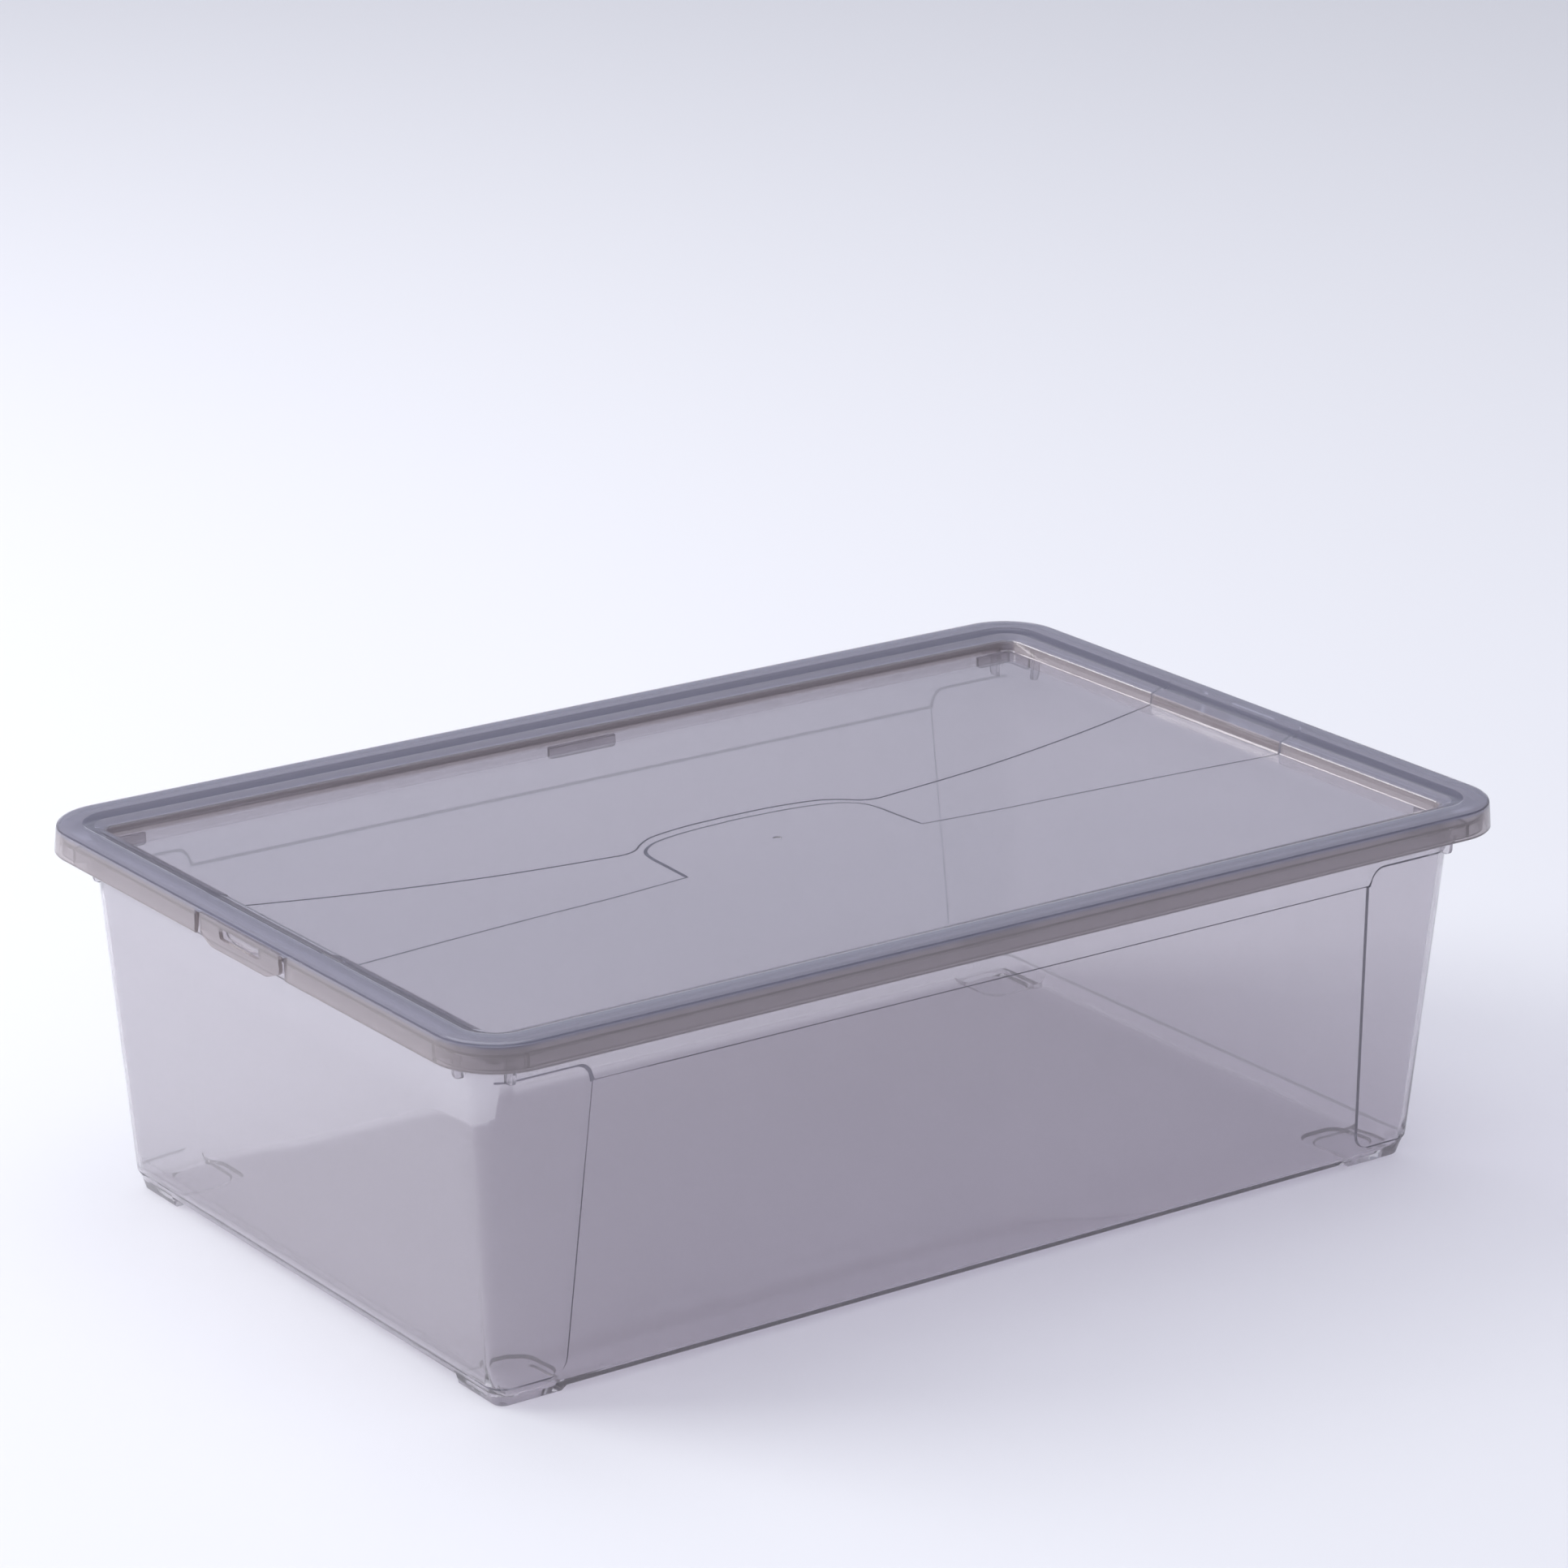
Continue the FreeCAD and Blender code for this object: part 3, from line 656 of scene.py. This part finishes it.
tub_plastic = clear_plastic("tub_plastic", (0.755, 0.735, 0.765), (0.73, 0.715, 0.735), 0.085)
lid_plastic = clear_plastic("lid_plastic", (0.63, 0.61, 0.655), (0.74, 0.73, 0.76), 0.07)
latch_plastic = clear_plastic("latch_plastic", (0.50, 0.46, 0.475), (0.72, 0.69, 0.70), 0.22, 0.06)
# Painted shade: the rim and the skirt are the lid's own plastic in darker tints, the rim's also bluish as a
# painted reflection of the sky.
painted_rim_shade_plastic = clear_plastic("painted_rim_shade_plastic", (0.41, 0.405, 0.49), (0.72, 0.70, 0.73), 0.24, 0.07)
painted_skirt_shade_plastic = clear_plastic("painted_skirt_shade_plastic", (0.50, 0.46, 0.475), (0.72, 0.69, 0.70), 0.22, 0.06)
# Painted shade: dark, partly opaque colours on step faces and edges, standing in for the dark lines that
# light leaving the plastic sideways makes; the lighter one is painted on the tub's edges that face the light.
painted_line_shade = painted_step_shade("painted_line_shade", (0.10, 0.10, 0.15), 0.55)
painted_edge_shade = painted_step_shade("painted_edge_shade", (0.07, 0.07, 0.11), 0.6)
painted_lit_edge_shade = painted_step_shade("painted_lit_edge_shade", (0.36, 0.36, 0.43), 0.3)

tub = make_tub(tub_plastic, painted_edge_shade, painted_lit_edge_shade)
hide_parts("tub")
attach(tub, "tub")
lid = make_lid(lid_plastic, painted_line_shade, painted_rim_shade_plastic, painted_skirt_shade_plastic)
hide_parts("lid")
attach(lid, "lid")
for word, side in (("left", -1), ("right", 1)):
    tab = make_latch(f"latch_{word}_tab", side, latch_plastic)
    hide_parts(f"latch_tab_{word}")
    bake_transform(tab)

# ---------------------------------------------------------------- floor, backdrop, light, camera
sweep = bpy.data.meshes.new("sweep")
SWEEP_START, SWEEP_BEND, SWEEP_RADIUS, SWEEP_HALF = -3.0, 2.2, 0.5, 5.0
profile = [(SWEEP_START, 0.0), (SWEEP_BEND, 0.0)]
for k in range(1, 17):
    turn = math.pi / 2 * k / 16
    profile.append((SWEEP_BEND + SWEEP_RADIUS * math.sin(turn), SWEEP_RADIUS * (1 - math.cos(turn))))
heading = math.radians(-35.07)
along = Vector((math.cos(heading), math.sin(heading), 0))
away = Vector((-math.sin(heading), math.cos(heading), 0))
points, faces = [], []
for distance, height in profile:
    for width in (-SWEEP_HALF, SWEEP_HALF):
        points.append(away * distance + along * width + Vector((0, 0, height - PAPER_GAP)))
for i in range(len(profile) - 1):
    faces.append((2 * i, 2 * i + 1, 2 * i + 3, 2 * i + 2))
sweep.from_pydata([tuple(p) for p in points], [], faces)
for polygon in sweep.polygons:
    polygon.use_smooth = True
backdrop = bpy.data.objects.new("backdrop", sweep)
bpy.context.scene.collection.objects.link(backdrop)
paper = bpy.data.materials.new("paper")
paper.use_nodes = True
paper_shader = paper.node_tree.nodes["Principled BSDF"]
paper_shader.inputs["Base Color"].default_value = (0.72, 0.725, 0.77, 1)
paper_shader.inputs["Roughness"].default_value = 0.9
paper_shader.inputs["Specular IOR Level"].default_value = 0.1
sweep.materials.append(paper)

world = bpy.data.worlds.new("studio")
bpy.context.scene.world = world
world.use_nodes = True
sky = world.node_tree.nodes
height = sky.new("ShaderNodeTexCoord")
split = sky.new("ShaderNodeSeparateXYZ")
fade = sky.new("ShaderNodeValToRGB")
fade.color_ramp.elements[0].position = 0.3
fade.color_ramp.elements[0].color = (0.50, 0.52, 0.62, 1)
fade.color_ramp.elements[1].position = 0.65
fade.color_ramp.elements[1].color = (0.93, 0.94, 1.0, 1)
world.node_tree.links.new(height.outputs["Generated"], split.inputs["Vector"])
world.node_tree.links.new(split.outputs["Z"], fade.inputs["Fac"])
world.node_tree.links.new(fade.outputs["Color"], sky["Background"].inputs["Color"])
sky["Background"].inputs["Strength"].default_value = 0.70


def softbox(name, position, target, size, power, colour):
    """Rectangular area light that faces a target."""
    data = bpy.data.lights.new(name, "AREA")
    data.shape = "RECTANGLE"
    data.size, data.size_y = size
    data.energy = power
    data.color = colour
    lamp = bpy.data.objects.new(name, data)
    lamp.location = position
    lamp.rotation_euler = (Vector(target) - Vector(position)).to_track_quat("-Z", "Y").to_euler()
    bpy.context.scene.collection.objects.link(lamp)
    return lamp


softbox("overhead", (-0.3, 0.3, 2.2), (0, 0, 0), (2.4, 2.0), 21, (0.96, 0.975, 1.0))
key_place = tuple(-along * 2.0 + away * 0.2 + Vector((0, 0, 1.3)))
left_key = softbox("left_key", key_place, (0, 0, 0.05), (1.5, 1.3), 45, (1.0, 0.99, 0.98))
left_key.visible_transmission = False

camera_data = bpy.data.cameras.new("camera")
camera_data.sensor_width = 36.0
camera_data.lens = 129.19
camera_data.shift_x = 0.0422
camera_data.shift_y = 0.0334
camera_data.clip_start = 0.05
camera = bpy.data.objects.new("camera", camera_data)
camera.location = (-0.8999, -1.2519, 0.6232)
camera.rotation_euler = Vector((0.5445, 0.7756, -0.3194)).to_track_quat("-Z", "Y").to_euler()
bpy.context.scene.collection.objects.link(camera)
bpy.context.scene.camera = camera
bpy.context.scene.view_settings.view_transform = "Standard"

+---+

# Set exercise:
Reproduce the listing above word for word.

# Final result:
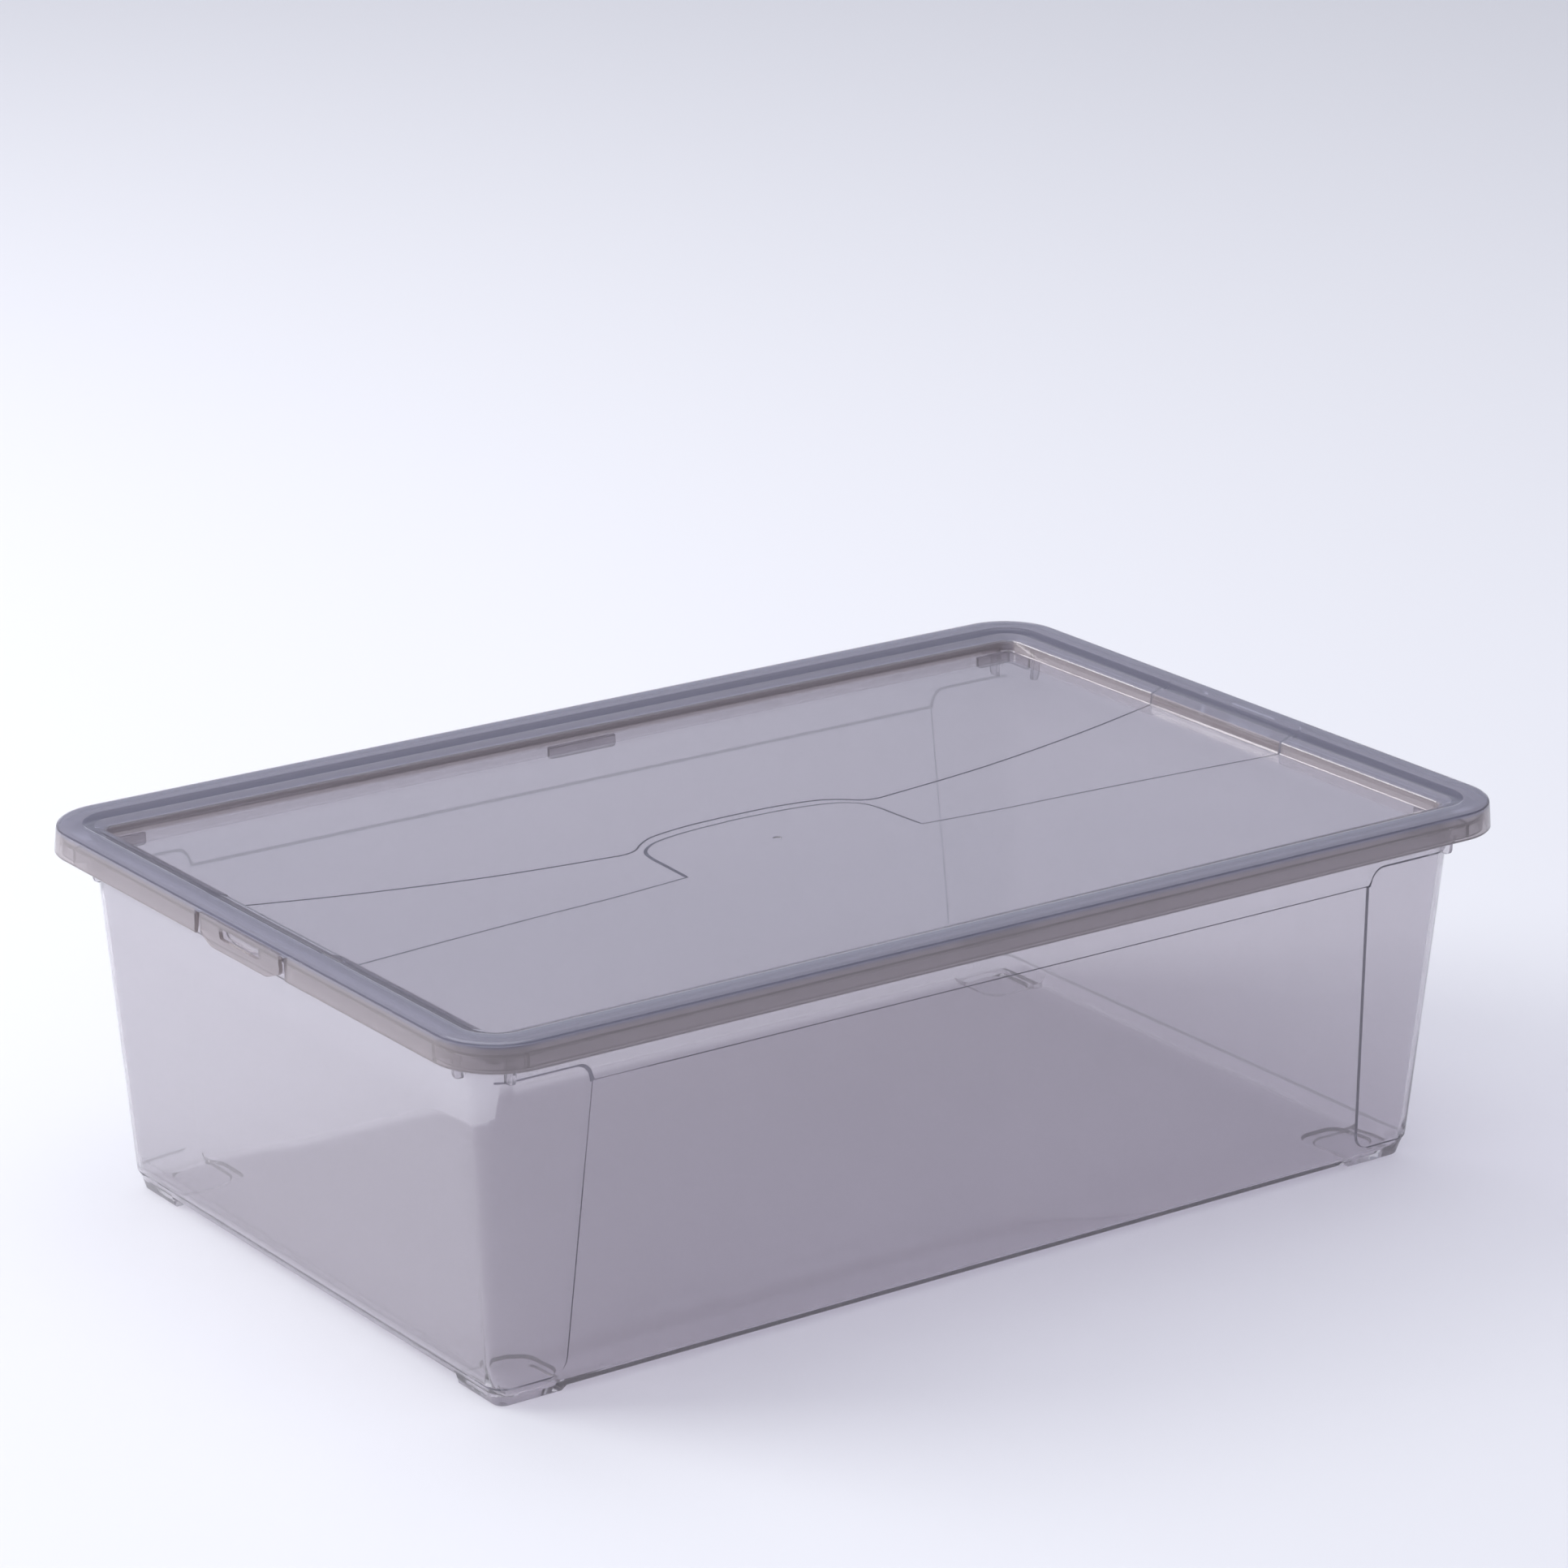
Continue the FreeCAD and Blender code for this object: part 3, from line 656 of scene.py. This part finishes it.
tub_plastic = clear_plastic("tub_plastic", (0.755, 0.735, 0.765), (0.73, 0.715, 0.735), 0.085)
lid_plastic = clear_plastic("lid_plastic", (0.63, 0.61, 0.655), (0.74, 0.73, 0.76), 0.07)
latch_plastic = clear_plastic("latch_plastic", (0.50, 0.46, 0.475), (0.72, 0.69, 0.70), 0.22, 0.06)
# Painted shade: the rim and the skirt are the lid's own plastic in darker tints, the rim's also bluish as a
# painted reflection of the sky.
painted_rim_shade_plastic = clear_plastic("painted_rim_shade_plastic", (0.41, 0.405, 0.49), (0.72, 0.70, 0.73), 0.24, 0.07)
painted_skirt_shade_plastic = clear_plastic("painted_skirt_shade_plastic", (0.50, 0.46, 0.475), (0.72, 0.69, 0.70), 0.22, 0.06)
# Painted shade: dark, partly opaque colours on step faces and edges, standing in for the dark lines that
# light leaving the plastic sideways makes; the lighter one is painted on the tub's edges that face the light.
painted_line_shade = painted_step_shade("painted_line_shade", (0.10, 0.10, 0.15), 0.55)
painted_edge_shade = painted_step_shade("painted_edge_shade", (0.07, 0.07, 0.11), 0.6)
painted_lit_edge_shade = painted_step_shade("painted_lit_edge_shade", (0.36, 0.36, 0.43), 0.3)

tub = make_tub(tub_plastic, painted_edge_shade, painted_lit_edge_shade)
hide_parts("tub")
attach(tub, "tub")
lid = make_lid(lid_plastic, painted_line_shade, painted_rim_shade_plastic, painted_skirt_shade_plastic)
hide_parts("lid")
attach(lid, "lid")
for word, side in (("left", -1), ("right", 1)):
    tab = make_latch(f"latch_{word}_tab", side, latch_plastic)
    hide_parts(f"latch_tab_{word}")
    bake_transform(tab)

# ---------------------------------------------------------------- floor, backdrop, light, camera
sweep = bpy.data.meshes.new("sweep")
SWEEP_START, SWEEP_BEND, SWEEP_RADIUS, SWEEP_HALF = -3.0, 2.2, 0.5, 5.0
profile = [(SWEEP_START, 0.0), (SWEEP_BEND, 0.0)]
for k in range(1, 17):
    turn = math.pi / 2 * k / 16
    profile.append((SWEEP_BEND + SWEEP_RADIUS * math.sin(turn), SWEEP_RADIUS * (1 - math.cos(turn))))
heading = math.radians(-35.07)
along = Vector((math.cos(heading), math.sin(heading), 0))
away = Vector((-math.sin(heading), math.cos(heading), 0))
points, faces = [], []
for distance, height in profile:
    for width in (-SWEEP_HALF, SWEEP_HALF):
        points.append(away * distance + along * width + Vector((0, 0, height - PAPER_GAP)))
for i in range(len(profile) - 1):
    faces.append((2 * i, 2 * i + 1, 2 * i + 3, 2 * i + 2))
sweep.from_pydata([tuple(p) for p in points], [], faces)
for polygon in sweep.polygons:
    polygon.use_smooth = True
backdrop = bpy.data.objects.new("backdrop", sweep)
bpy.context.scene.collection.objects.link(backdrop)
paper = bpy.data.materials.new("paper")
paper.use_nodes = True
paper_shader = paper.node_tree.nodes["Principled BSDF"]
paper_shader.inputs["Base Color"].default_value = (0.72, 0.725, 0.77, 1)
paper_shader.inputs["Roughness"].default_value = 0.9
paper_shader.inputs["Specular IOR Level"].default_value = 0.1
sweep.materials.append(paper)

world = bpy.data.worlds.new("studio")
bpy.context.scene.world = world
world.use_nodes = True
sky = world.node_tree.nodes
height = sky.new("ShaderNodeTexCoord")
split = sky.new("ShaderNodeSeparateXYZ")
fade = sky.new("ShaderNodeValToRGB")
fade.color_ramp.elements[0].position = 0.3
fade.color_ramp.elements[0].color = (0.50, 0.52, 0.62, 1)
fade.color_ramp.elements[1].position = 0.65
fade.color_ramp.elements[1].color = (0.93, 0.94, 1.0, 1)
world.node_tree.links.new(height.outputs["Generated"], split.inputs["Vector"])
world.node_tree.links.new(split.outputs["Z"], fade.inputs["Fac"])
world.node_tree.links.new(fade.outputs["Color"], sky["Background"].inputs["Color"])
sky["Background"].inputs["Strength"].default_value = 0.70


def softbox(name, position, target, size, power, colour):
    """Rectangular area light that faces a target."""
    data = bpy.data.lights.new(name, "AREA")
    data.shape = "RECTANGLE"
    data.size, data.size_y = size
    data.energy = power
    data.color = colour
    lamp = bpy.data.objects.new(name, data)
    lamp.location = position
    lamp.rotation_euler = (Vector(target) - Vector(position)).to_track_quat("-Z", "Y").to_euler()
    bpy.context.scene.collection.objects.link(lamp)
    return lamp


softbox("overhead", (-0.3, 0.3, 2.2), (0, 0, 0), (2.4, 2.0), 21, (0.96, 0.975, 1.0))
key_place = tuple(-along * 2.0 + away * 0.2 + Vector((0, 0, 1.3)))
left_key = softbox("left_key", key_place, (0, 0, 0.05), (1.5, 1.3), 45, (1.0, 0.99, 0.98))
left_key.visible_transmission = False

camera_data = bpy.data.cameras.new("camera")
camera_data.sensor_width = 36.0
camera_data.lens = 129.19
camera_data.shift_x = 0.0422
camera_data.shift_y = 0.0334
camera_data.clip_start = 0.05
camera = bpy.data.objects.new("camera", camera_data)
camera.location = (-0.8999, -1.2519, 0.6232)
camera.rotation_euler = Vector((0.5445, 0.7756, -0.3194)).to_track_quat("-Z", "Y").to_euler()
bpy.context.scene.collection.objects.link(camera)
bpy.context.scene.camera = camera
bpy.context.scene.view_settings.view_transform = "Standard"